Jane Austen’s Lady Susan, Charlotte Productions – Diverse Attractions, 16th – 21st, 11am
(Preview)
When the title includes the words, Jane Austen’s as a prefix, and you aren’t as up-to-speed with early nineteenth century romantic fiction as you perhaps should be, you may perhaps wonder, ‘Is it the one with Colin Firth in the lake? Or Gwenyth Paltrow and the match-making? I’m sure Kate Winslet was in one – maybe it’s that’. Austen’s novels have rendered themselves so well to adaptation that many of us have grown accustomed to her work without even glancing at a page. But while we may not be familiar with Jane Austen’s Lady Susan, that is the whole point.
This is the first performance by Charlotte Productions, a theatre company whose MO is to produce adaptations of forgotten material, ‘texts that have been lost in the vaults of history’; in this case, Austen’s overlooked early work. The plot revolves around the machinations of the recently widowed Lady Susan – beautiful, enchanting, and without any discernible moral standard – as she calls upon the country home of her late husband’s brother, Mr Vernon, in an attempt to bag herself a new husband and thereby his fortune. She has her eye set on Vernon’s brother-in-law, Reginald de Courcy, but a surprise visit from her daughter, Frederica, throws a spanner in the works. It will take all of Susan’s charm and guile to secure herself a husband in this situation.
The cast are first-rate and do more than justice to the material that Austen’s text affords them. Catherine Urfer delights in the title role, effortlessly alternating between the demure, anguished widow that Lady Susan presents to the public, and the amoral seductress we know her to be in reality. There are impressive comic turns from Tom Martin as the blustering Sir James, and Alex Howard who serves double duty as the decrepit Vernon and roguish Mainwaring. The majority of the show’s laughs, however, come from the exchanges between Lady de Courcy and her daughter Mrs Vernon, played respectively by Emily Streete and Orla Murray. Whether griping about Lady Susan or chiding the long-suffering maid (and Mr Vernon), the pair have excellent comic timing and complement each other well. Angus Brown and Sarah Howarth play Reginald and Frederica, the two innocents ensnared in Lady Susan’s web of deception. Each brings a measure of congeniality and vulnerability to their parts, engaging the audience’s sympathies and establishing the moral centre of the play.

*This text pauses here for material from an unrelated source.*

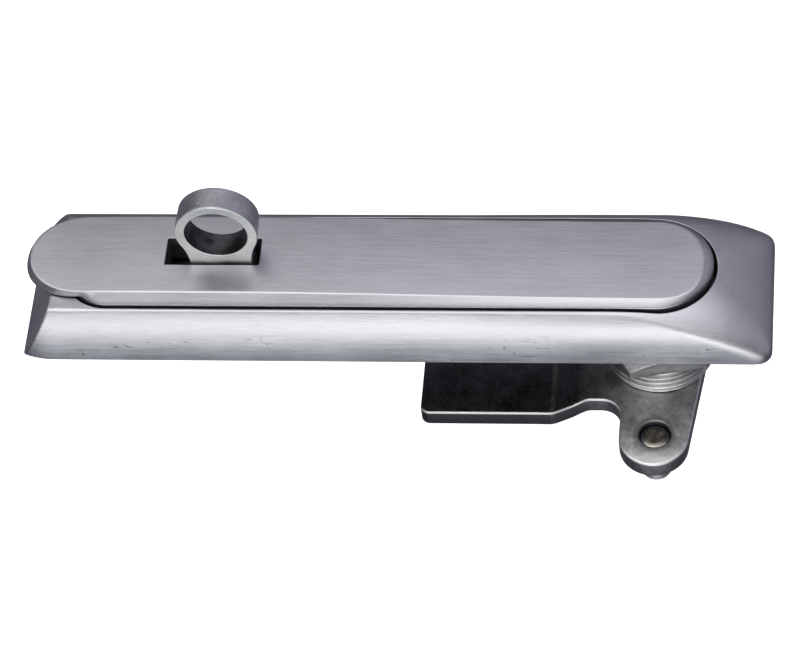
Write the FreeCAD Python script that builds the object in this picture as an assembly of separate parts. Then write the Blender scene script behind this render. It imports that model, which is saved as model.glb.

At a time when more and more adaptations of classic texts are given a modern makeover, Jane Austen’s Lady Susan deserves praise for its attention to Regency period detail. The costumes are superb, as are the sideburns. That also applies to the Regency mannerisms invoked by the characters and the way in which they converse with one another. The adaptation has taken a source text that is comprised mainly of prose, and constructed dialogue between characters which is rich, witty and authentic. Instead of retooling the same old material, like so many similar adaptations, in selecting a little known work by a widely know author, Charlotte Productions has broken new ground, delivering something that is both novel and classic at the same time. There is something new here for both ardent Austen fans and those who only know Pride and Prejudice as a 2005 film starring Keira Knightley. It will be interesting to see what they tackle next.
Diverse Attractions, Riddles Court, running from 16th-21st August, 11am-1pm.